Dispute rate

Dispute rate is the percentage of completed trade-in transactions that escalate to formal disagreement over assessed value, typically when intake quote assumptions differ from grade on receipt.

Dispute rate is both a financial and reputational KPI: disputes consume operational capacity and often end with commercial concessions that reduce expected margin. The root cause is usually intake grading inconsistency, especially when customer self-assessment criteria are vague. Standardised intake questions, autograding, and clearer condition-tier definitions reduce dispute frequency by narrowing the valuation gap between quoted and received condition.

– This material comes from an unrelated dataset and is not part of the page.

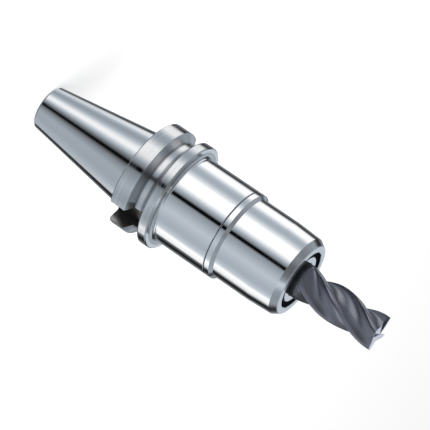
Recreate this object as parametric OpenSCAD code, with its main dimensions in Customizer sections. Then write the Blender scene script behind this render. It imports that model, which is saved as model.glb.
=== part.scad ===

Consumer self-assessment in online buyback flows is structurally prone to optimism bias. Consumers tend to rate their device's condition more favourably than a trained technician would, partly because they are motivated by a higher quote and partly because they have grown accustomed to the device's cosmetic state over time. Operators who design intake questionnaires with detailed, concrete condition descriptions and visual reference examples see lower rates of condition disagreement at assessment than those who rely on general descriptors like "Good" or "Very Good."

Dispute resolution cost is typically higher than the direct concession amount because of the operational overhead involved: customer service time, re-inspection of the device, potential return processing, and the delay in converting the device to resaleable stock. For high-volume buyback operations, bringing dispute rate down by even one or two percentage points can have a material effect on per-unit economics and team capacity.